Another point of comparison between Jean Wells and the aforementioned Pop artists is an interest in a serialized taxonomy of images – multiple iterations of the same form done several ways. Jean Wells offers ice cream cones in multiple flavors, such as “Peppermint Chip” (2007) and “Mint Chip” (2007), and renders soda pops and beers in various brands, combinations and settings. She repeats food items, burgers, candy kisses, and pin up queens, and adds “comfort food” sculptures as a balance or perhaps even a kind of reward in alternation with her more autobiographical explorations of figures and objects. Her very process is itself an accumulation of gesture and placement, as she shapes and assembles thousands of tiny pieces of glass to create her sculptures. This strategy of serialization is characteristic not only of the male Pop artists but also of numerous women artists, many of whom use the strategy of repetition to build up large bodies of accumulated gesture. Artists such as Hannah Wilke, Hanne Darboven, Annette Messager and Susan Hiller, to name just a few, are artists whose concerns with artmaking reflect a self-aware posture as women in art, with strategies that include autobiography, serialization and often humorous yet biting social critique.

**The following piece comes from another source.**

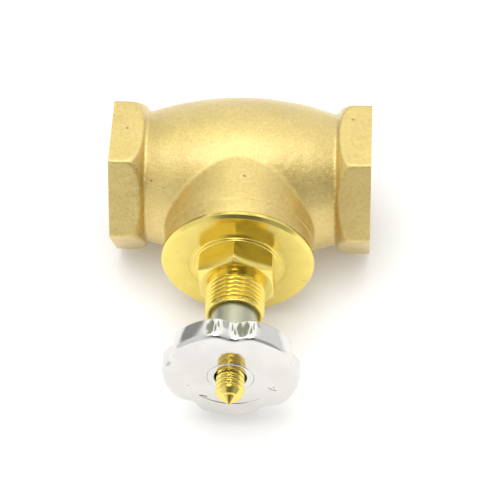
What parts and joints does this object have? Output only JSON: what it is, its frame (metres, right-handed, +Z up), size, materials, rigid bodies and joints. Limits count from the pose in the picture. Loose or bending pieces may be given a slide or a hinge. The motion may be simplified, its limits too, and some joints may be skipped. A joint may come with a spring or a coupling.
{
  "type": "lockshield valve",
  "caption": "Brass globe-pattern heating valve with threaded female ends, screwed bonnet, rising spindle and lobed handwheel.",
  "frame": {"origin": "on the pipe axis where the inlet port's thread starts, 1.5 mm inside its mouth", "axes": "+X along the pipe axis from inlet to outlet, -Y along the bonnet and spindle axis towards the handwheel, +Z up as the valve lies on its side"},
  "size_m": [0.0935, 0.1304, 0.059],
  "materials": {
    "cast_brass": "shot-blasted matte",
    "turned_brass": "bright turned",
    "plated_steel": "satin nickel",
    "chrome": "polished",
    "gasket_fibre": "pressed fibre",
    "seal_plastic": "smooth matte",
    "seal_rubber": "matte",
    "spring_steel": "drawn wire"
  },
  "bodies": {
    "valve": {"valve_body": "cast_brass", "seat_web": "cast_brass", "bonnet_gasket": "gasket_fibre", "bonnet": "turned_brass", "gland_housing": "turned_brass", "housing_o_ring": "seal_rubber", "packing_base_washer": "turned_brass", "packing_ring_1": "seal_plastic", "packing_ring_2": "seal_plastic", "packing_ring_3": "seal_plastic", "gland_follower": "turned_brass", "lower_thrust_washer": "seal_plastic", "upper_thrust_washer": "seal_plastic"},
    "wheel": {"drive_sleeve": "plated_steel", "sleeve_o_ring": "seal_rubber", "handwheel": "chrome"},
    "stem": {"spindle": "turned_brass"},
    "disc": {"disc_clip": "spring_steel", "disc_holder": "turned_brass", "disc_washer": "seal_rubber", "washer_plate": "turned_brass", "washer_nut": "turned_brass"}
  },
  "joints": [
    {"name": "handwheel_turn", "type": "hinge", "parent": "valve", "child": "wheel", "pos_m": [0.04525, -0.08, 0], "axis": [0, -1, 0], "range_deg": [-1440.5, 0]},
    {"name": "spindle_rise", "type": "slide", "parent": "valve", "child": "stem", "axis": [0, -1, 0], "range_m": [-0.008, 0]},
    {"name": "disc_swivel", "type": "hinge", "parent": "stem", "child": "disc", "pos_m": [0.04525, -0.018, 0], "axis": [0, -1, 0], "continuous": true}
  ],
  "couplings": [
    {"joint": "handwheel_turn", "follows": "spindle_rise", "rad_per_m": 3141.6}
  ]
}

The late sculptor and performance artist Wilke not only made repeated ceramic vaginal forms in series for many years, for example the ceramic pinkness of “Sweet Sixteen” (1978) and the latex variations of the “Ponder-r-rosa” series (1975), but she also used pin up imagery to her own purpose as well, offering variations on the expected norms in order to introduce her own ideas about what could and should constitute female beauty. Examples include the early and comically brash “Super-t-Art” (1974) and the deeply moving later works in the “Intra Venus” series (1992-93). Although she was an undeniable feminist herself, Wilke was chastised by some feminists in the early 70’s for conflating pin up images with feminist art practices, a criticism which in turn led her to warn against “Fascist Feminism” in favor of allowing women to do what they pleased. Jean Wells’ sculptures of six foot tall models “Gertie,” “Mabel,” and “Pearl” (2007) may not be quite as radical as Wilke’s reinterpretations of the female, but nor do they exemplify the standard cheesecake of a Mel Ramos, or even the normative objectification still found in advertisement today. Wilke would undoubtedly recognize the course correcting vision of female identity that is at work in many of Jean Wells’ pieces.

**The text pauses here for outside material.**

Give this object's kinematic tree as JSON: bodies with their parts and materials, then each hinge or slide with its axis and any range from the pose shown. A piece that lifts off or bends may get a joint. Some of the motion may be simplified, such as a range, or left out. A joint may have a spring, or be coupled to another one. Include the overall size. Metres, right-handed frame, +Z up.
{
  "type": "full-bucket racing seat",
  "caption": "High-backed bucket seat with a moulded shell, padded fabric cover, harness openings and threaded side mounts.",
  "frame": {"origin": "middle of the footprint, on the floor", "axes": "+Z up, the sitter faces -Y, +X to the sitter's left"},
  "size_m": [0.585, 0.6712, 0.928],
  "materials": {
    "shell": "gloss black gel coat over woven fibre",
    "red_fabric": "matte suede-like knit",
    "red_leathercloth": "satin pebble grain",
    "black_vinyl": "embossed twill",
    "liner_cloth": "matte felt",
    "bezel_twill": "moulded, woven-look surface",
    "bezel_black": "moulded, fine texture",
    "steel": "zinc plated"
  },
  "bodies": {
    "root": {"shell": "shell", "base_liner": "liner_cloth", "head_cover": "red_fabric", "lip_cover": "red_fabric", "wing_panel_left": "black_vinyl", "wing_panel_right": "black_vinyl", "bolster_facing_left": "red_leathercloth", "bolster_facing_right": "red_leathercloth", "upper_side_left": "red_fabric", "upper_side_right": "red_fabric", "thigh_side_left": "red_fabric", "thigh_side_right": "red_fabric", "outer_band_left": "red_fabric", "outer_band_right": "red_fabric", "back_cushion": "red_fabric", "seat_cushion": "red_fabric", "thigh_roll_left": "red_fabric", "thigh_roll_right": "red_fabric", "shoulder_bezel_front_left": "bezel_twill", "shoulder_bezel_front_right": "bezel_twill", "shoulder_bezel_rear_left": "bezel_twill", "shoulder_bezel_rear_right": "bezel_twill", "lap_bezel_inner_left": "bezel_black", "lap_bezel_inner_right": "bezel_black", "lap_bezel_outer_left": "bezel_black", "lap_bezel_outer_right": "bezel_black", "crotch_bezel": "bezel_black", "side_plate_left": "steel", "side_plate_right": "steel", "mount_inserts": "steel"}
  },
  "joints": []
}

Indeed, female figures and concerns appear quite frequently in Jean Wells’ creative output, with goddess forms in “The Sea Nymph Floating Pool Sculpture,” the bathing beauties of “Gertie,” “Mabel,” and “Pearl,” and the lipstick pieces, many of which are large and even motorized such as the fifteen foot “Lipstick” (2009). “The Sea Nymph” (2007) is the figurehead which appears on a larger water sculpture that does actually float and function as a little green sailboat, despite the weight of the mosaics fore and aft; it is a balancing act that works out just so and can accommodate a passenger as well. Hearkening back to Jean Wells’ youth and her indefatigably creative father who took a sea voyage around the world, this sea nymph seems to guide Jean Wells through the fluid psyche of her past and across the waters to her own creative Avalon. Loaded with numerous symbolic meanings, this weighty yet seaworthy craft also carries amusing and surprising echoes of Koons’ early bronze rubber raft, which similarly evoked weight and flotation though clearly without the ability to float. Koons’ raft was an early work in his oeuvre that ultimately led to the latest balloon pieces. One wonders where Jean Wells will go with her figures, especially since she is keen on growing ever more monumental.

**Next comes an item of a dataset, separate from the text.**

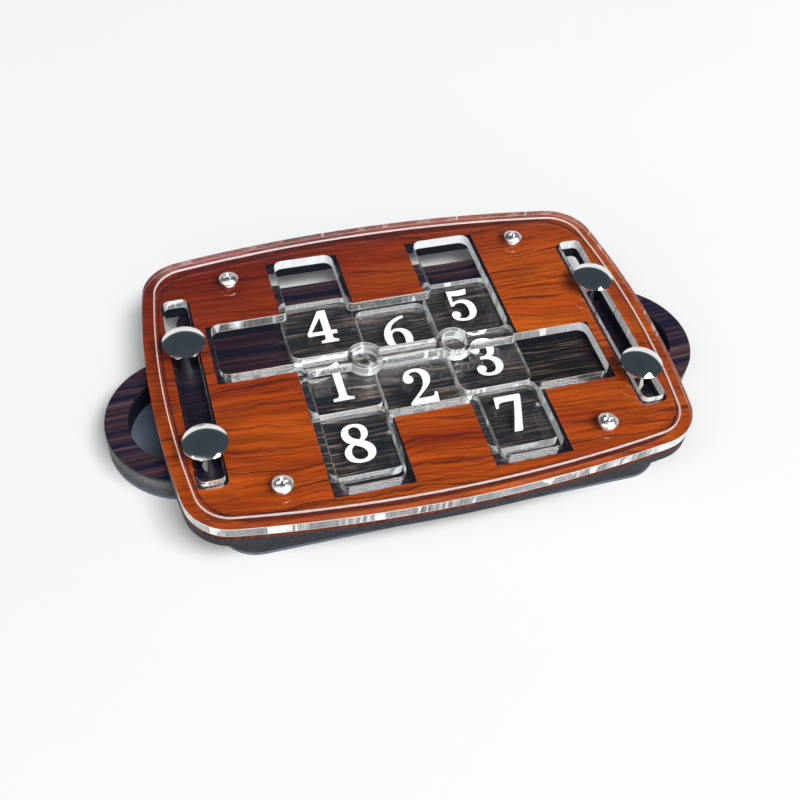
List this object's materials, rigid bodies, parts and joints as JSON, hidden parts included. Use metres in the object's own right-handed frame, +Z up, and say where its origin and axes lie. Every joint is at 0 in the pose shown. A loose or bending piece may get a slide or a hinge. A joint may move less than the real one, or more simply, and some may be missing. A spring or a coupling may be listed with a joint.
{
  "type": "sliding tile puzzle",
  "caption": "Sliding tile puzzle: clear numbered tiles in a stepped wooden tray under a clear cover, on a floor board that slides with domed knobs in side slots.",
  "frame": {"origin": "centre of the tray outline, on the table the slider rests on", "axes": "+X to the right ear, +Y to the rear, the way the slider moves, +Z up through the cover"},
  "size_m": [0.1624, 0.099, 0.019],
  "materials": {
    "clear_acrylic": "polished, laser-cut edges",
    "rosewood": "oiled rosewood, streaked left to right",
    "dark_board": "dark stained board",
    "ebony": "satin striped ebony, stripes left to right",
    "slider_board": "plain grey board",
    "slate_sheet": "matt slate grey",
    "chrome": "polished",
    "screw_steel": "bright zinc"
  },
  "bodies": {
    "board": {"cover_plate": "clear_acrylic", "tray_face": "rosewood", "tray_core": "dark_board", "cover_screw_rear_left": "screw_steel", "cover_screw_front_left": "screw_steel", "cover_screw_rear_right": "screw_steel", "cover_screw_front_right": "screw_steel"},
    "slider": {"slider_face": "ebony", "slider_core": "slider_board", "slider_base": "slate_sheet", "knob_rear_left": "chrome", "knob_front_left": "chrome", "knob_rear_right": "chrome", "knob_front_right": "chrome", "slider_screw_rear_left": "screw_steel", "slider_screw_front_left": "screw_steel", "slider_screw_rear_right": "screw_steel", "slider_screw_front_right": "screw_steel"},
    "tile_1": {"tile_1": "clear_acrylic"},
    "tile_2": {"tile_2": "clear_acrylic"},
    "tile_3": {"tile_3": "clear_acrylic"},
    "tile_4": {"tile_4": "clear_acrylic"},
    "tile_5": {"tile_5": "clear_acrylic"},
    "tile_6": {"tile_6": "clear_acrylic"},
    "tile_7": {"tile_7": "clear_acrylic"},
    "tile_8": {"tile_8": "clear_acrylic"}
  },
  "joints": [
    {"name": "slider_slide", "type": "slide", "parent": "board", "child": "slider", "axis": [0, 1, 0], "range_m": [-0.0071, 0.0149]},
    {"name": "tile_1_slide", "type": "slide", "parent": "board", "child": "tile_1", "axis": [0, 1, 0], "range_m": [0, 0.015]},
    {"name": "tile_2_slide", "type": "slide", "parent": "board", "child": "tile_2", "axis": [0, 1, 0], "range_m": [0, 0.0009]},
    {"name": "tile_3_slide", "type": "slide", "parent": "board", "child": "tile_3", "axis": [0, 1, 0], "range_m": [-0.0063, 0]},
    {"name": "tile_4_slide", "type": "slide", "parent": "board", "child": "tile_4", "axis": [0, 1, 0], "range_m": [0, 0.015]},
    {"name": "tile_5_slide", "type": "slide", "parent": "board", "child": "tile_5", "axis": [0, 1, 0], "range_m": [0, 0.0156]},
    {"name": "tile_6_slide", "type": "slide", "parent": "board", "child": "tile_6", "axis": [0, 1, 0], "range_m": [0, 0.0009]},
    {"name": "tile_7_slide", "type": "slide", "parent": "board", "child": "tile_7", "axis": [0, 1, 0], "range_m": [-0.0063, 0]},
    {"name": "tile_8_slide", "type": "slide", "parent": "board", "child": "tile_8", "axis": [0, 1, 0], "range_m": [-0.0069, 0]}
  ],
  "couplings": [
    {"joint": "tile_1_slide", "follows": "tile_4_slide", "ratio": 1},
    {"joint": "tile_3_slide", "follows": "tile_7_slide", "ratio": 1},
    {"joint": "tile_2_slide", "follows": "tile_6_slide", "ratio": 1}
  ]
}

Initially appearing at the San Diego Museum of Art November 2007, her largest works to date are the “Urban Fruit Trees” which rise up to seventeen feet tall and span a width of eleven feet wide with their branches adorned with Jean Wells’ signature candies, confections, burgers and pop. Much like her mentor and inspiration, the indomitable Nikki de Saint Phalle, Jean Wells is aiming to go very large with her various figures, installations and objects, and is rapidly coming to terms with various technical requirements of scaling her sculptures to even greater heights. Jean Wells’ family used to build snow versions of totem poles when she was a child in Seattle, and she now continues this vertical sculptural tradition but in mosaic, obviously a material with far greater endurance. “Totem Sky Mountain” is an ongoing work which Jean Wells believes will never be finished as she keeps adding to it and making changes over time, appropriate for an object that recounts her family history. Installations such as the “Lipsticks”, “Urban Fruit Trees” and “Phantom” (2007) all range from fifteen to twenty feet tall.

She also is drawn to the interactive possibilities of bridging the gap between artist and viewer by allowing for the functionality of various objects, such as the telephones and the telescoping action on the “Lipsticks,” a number of which she plans to assemble together into a larger installation. Her installation of an actual Good Humor ice cream truck from which she can serve audiences the very treats her sculptures promise is an extension of her practice, delivering pleasures and crossing the lines by breaking the barriers between high and low, artist and viewer, representation and subject, subject and object. This is as close as one can get to actually eating the art without chipping your teeth, that is by eating the ice cream that comes from the belly of the beast, the art truck from candyland. Other artists might add a hint of scariness here, shades of Hansel and Gretel, Baba Yaga, the Abominable Snowman or even the Merry Pranksters coming to mind, but Jean Wells is content to just let us have some fun without having to first punish us for our pleasures, and in a time where real life is scary enough, it is refreshing to have a moment of genuine innocence.